Revisit monthly if you want to keep up with active and upcoming missions in a general way. This works well for enthusiasts, students building current examples for coursework, and readers who like to stay oriented without following every launch webcast.
Revisit quarterly if you use the topic as a standing reference. This is ideal for teachers, club leaders and anyone maintaining a reading list or classroom display. A quarterly update tends to capture the more durable changes: missions moving into operations, significant schedule revisions, completed programmes, and fresh science outputs.

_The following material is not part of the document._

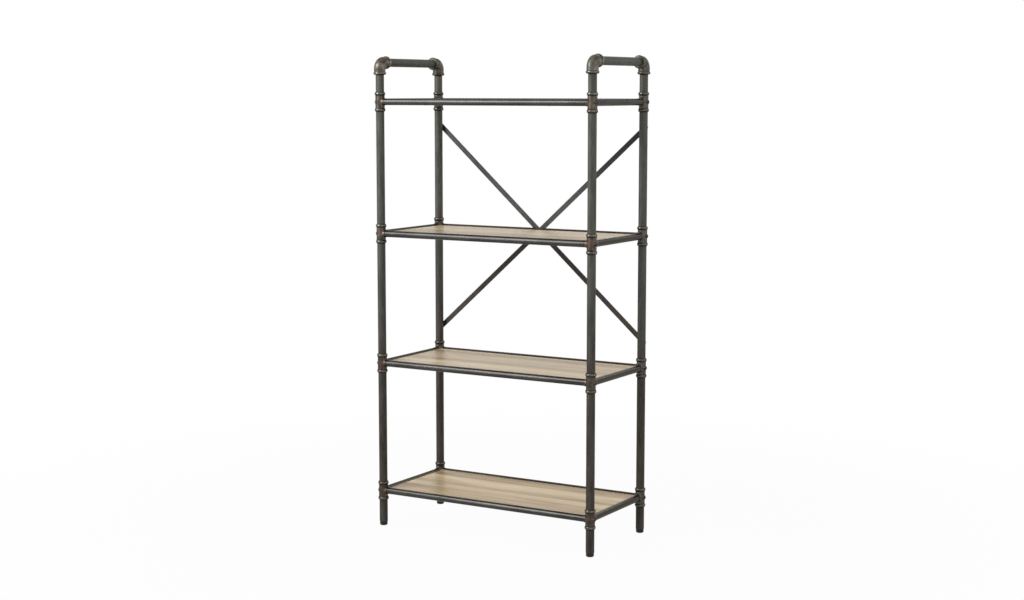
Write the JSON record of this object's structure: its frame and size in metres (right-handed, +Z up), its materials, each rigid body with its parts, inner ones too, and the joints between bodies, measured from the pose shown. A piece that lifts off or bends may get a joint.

Revisit immediately when you see one of these triggers:
- a launch date is formally announced or substantially revised
- a mission changes from development to active flight
- a spacecraft reaches a destination, performs a flyby or attempts a landing
- a telescope or instrument begins commissioning or public science operations
- a mission enters extended operations or announces end-of-mission plans
- a major dataset, image release or sample-analysis milestone is published
To make this article genuinely useful over time, save it as a reference page and update your own notes with three short labels beside each mission you follow: status, next milestone and why it matters. That small habit turns a broad subject into something manageable. It also helps you distinguish between temporary noise and developments that change the mission's scientific or operational importance.
If you are reading space news alongside observational astronomy, you may also want to pair this tracker with our practical guides to the planets visible tonight in the UK and the ISS and satellite viewing guide. Together, they create a more rounded picture of how mission updates, sky events and public engagement fit into the same wider story of exploration.
The key takeaway is simple: follow missions by phase, not by hype. Track category changes, next milestones, schedule confidence and science output. Revisit on a steady cadence, and use big mission moments as checkpoints rather than as your only source of attention. That approach makes NASA missions easier to understand, easier to teach, and much more rewarding to follow over the long term.